Do Schools kill creativity?

The Problem

There would be very few educators who haven’t heard of the late Sir Ken Robinson. Sir Ken became a worldwide phenomenon with his 2006 TED Talk (viewed more than 76 million times), “Do Schools Kill Creativity?”
Everyone is born with a creative mindset. Think back to when your child, or one you knew, was a toddler. Their imagination was vast. They could spend hours with a cardboard box, playing endless games with an imaginary friend.

But the moment that child walked into school that beautiful mind, and all the dispositions necessary for creative, innovative and entrepreneurial thinking, started to be conditioned out of them. By necessity, that child quickly learned that they had to conform to the standardised system and produce what their teacher asked of them if they were going to see success (an “A”). This wasn’t an issue during the industrial age when we needed workers for production lines in factories, but it causes massive problems now, with the advent of the AI era.

We have entered a time like none other.
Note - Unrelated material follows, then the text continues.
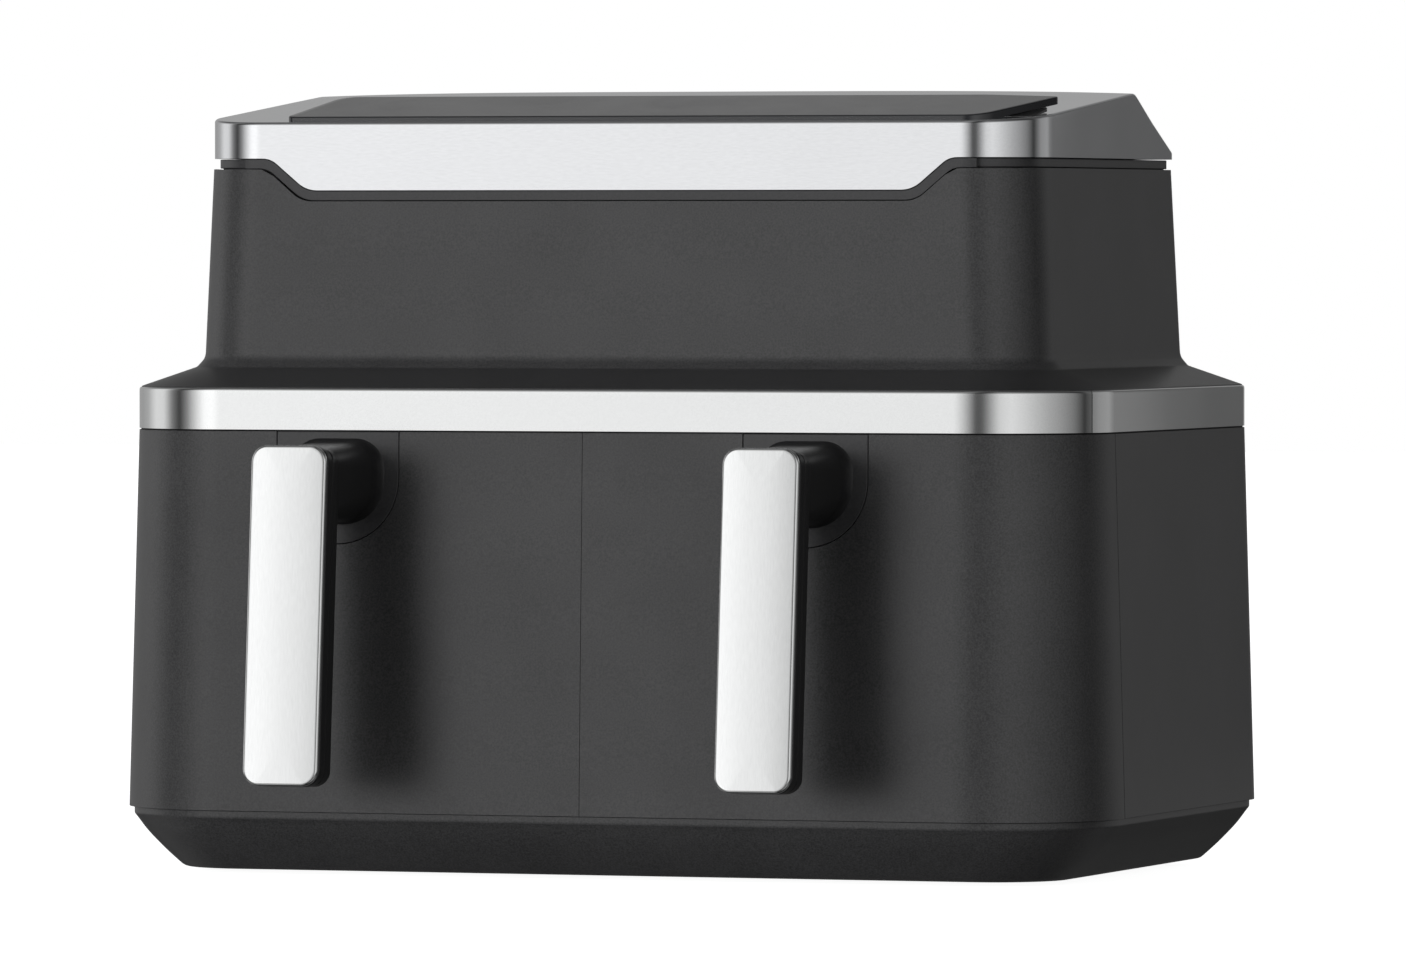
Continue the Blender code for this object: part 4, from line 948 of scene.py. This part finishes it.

Technological advances driven by Moore’s Law mean that we are living in an “Age of accelerations” Not only is the world changing, but it is doing so at an increasing rate.

With automation and AI, jobs we know of today are being massively transformed if they continue to exist at all. The new jobs that are emerging need high levels of emotional intelligence and the ability to think creatively; the things AI cannot replicate and never will.